(PROVIDED MATERIAL):
○ ○ ○ ○ ○
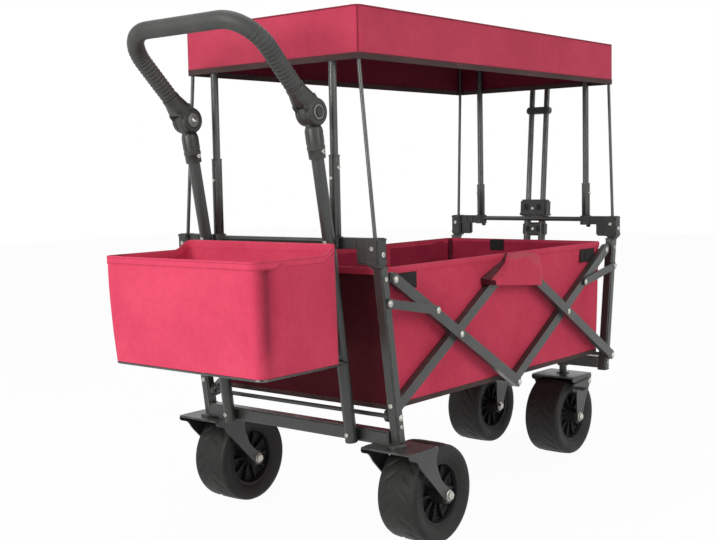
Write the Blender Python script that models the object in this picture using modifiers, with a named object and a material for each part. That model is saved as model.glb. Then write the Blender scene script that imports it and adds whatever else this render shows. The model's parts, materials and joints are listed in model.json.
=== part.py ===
"""Folding wagon with a fabric tub, a canopy, a tail basket, a push handle and a pull handle.

Metres, +Z up. X runs along the wagon: the push handle and the tail basket are at the rear, -X, and the
pull handle is at the front, +X. Left is +Y. Lengths are first given from the middle of the side scissors,
and the whole wagon then hangs under one empty, which brings the middle of its bounding box to X = 0.
"""
import math

import bmesh
import bpy
from mathutils import Matrix, Vector

CLEARANCE = 0.0003
FULL_TURN = 2.0 * math.pi

# Side scissors
HALF_BAY = 0.201
LOWER_PIVOT_Z = 0.236
UPPER_PIVOT_Z = 0.478
BAR_WIDTH = 0.020
BAR_THICKNESS = 0.012
TUB_TO_BAR_GAP = 0.004
LINK_POST_X = 0.4305
LINK_POST_Z = 0.437
LINK_BAR_SHARE = 0.275
LINK_WIDTH = 0.016
LINK_THICKNESS = 0.004
RIVET_RADIUS = 0.004
RIVET_HEAD_RADIUS = 0.0075
RIVET_HEAD_HEIGHT = 0.0025

# End frames
POST_WIDTH = 0.020
POST_X_AT_PIVOT = 0.4035
POST_LEAN = 0.136
POST_TOP_Z = 0.4987
REAR_POST_BOTTOM_Z = 0.190
FRONT_POST_BOTTOM_Z = 0.202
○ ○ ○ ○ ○
(WHAT IS BEING ASKED): Extract the full listing above without altering anything.

(TASK RESULT):
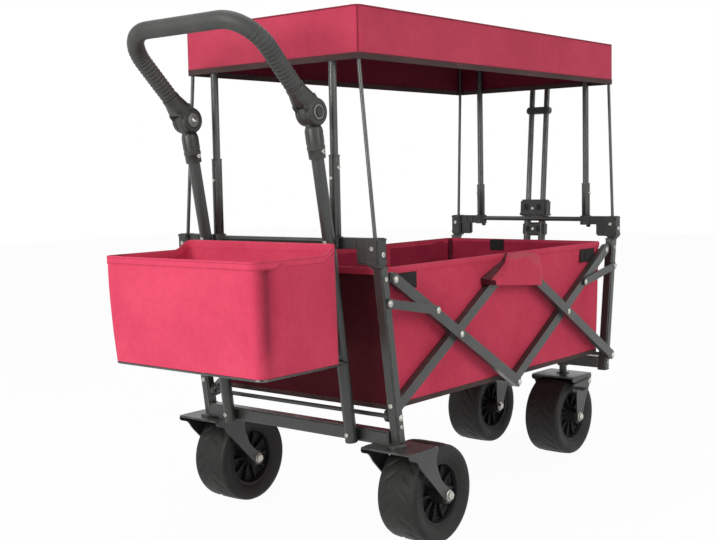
Write the Blender Python script that models the object in this picture using modifiers, with a named object and a material for each part. That model is saved as model.glb. Then write the Blender scene script that imports it and adds whatever else this render shows. The model's parts, materials and joints are listed in model.json.
=== part.py ===
"""Folding wagon with a fabric tub, a canopy, a tail basket, a push handle and a pull handle.

Metres, +Z up. X runs along the wagon: the push handle and the tail basket are at the rear, -X, and the
pull handle is at the front, +X. Left is +Y. Lengths are first given from the middle of the side scissors,
and the whole wagon then hangs under one empty, which brings the middle of its bounding box to X = 0.
"""
import math

import bmesh
import bpy
from mathutils import Matrix, Vector

CLEARANCE = 0.0003
FULL_TURN = 2.0 * math.pi

# Side scissors
HALF_BAY = 0.201
LOWER_PIVOT_Z = 0.236
UPPER_PIVOT_Z = 0.478
BAR_WIDTH = 0.020
BAR_THICKNESS = 0.012
TUB_TO_BAR_GAP = 0.004
LINK_POST_X = 0.4305
LINK_POST_Z = 0.437
LINK_BAR_SHARE = 0.275
LINK_WIDTH = 0.016
LINK_THICKNESS = 0.004
RIVET_RADIUS = 0.004
RIVET_HEAD_RADIUS = 0.0075
RIVET_HEAD_HEIGHT = 0.0025

# End frames
POST_WIDTH = 0.020
POST_X_AT_PIVOT = 0.4035
POST_LEAN = 0.136
POST_TOP_Z = 0.4987
REAR_POST_BOTTOM_Z = 0.190
FRONT_POST_BOTTOM_Z = 0.202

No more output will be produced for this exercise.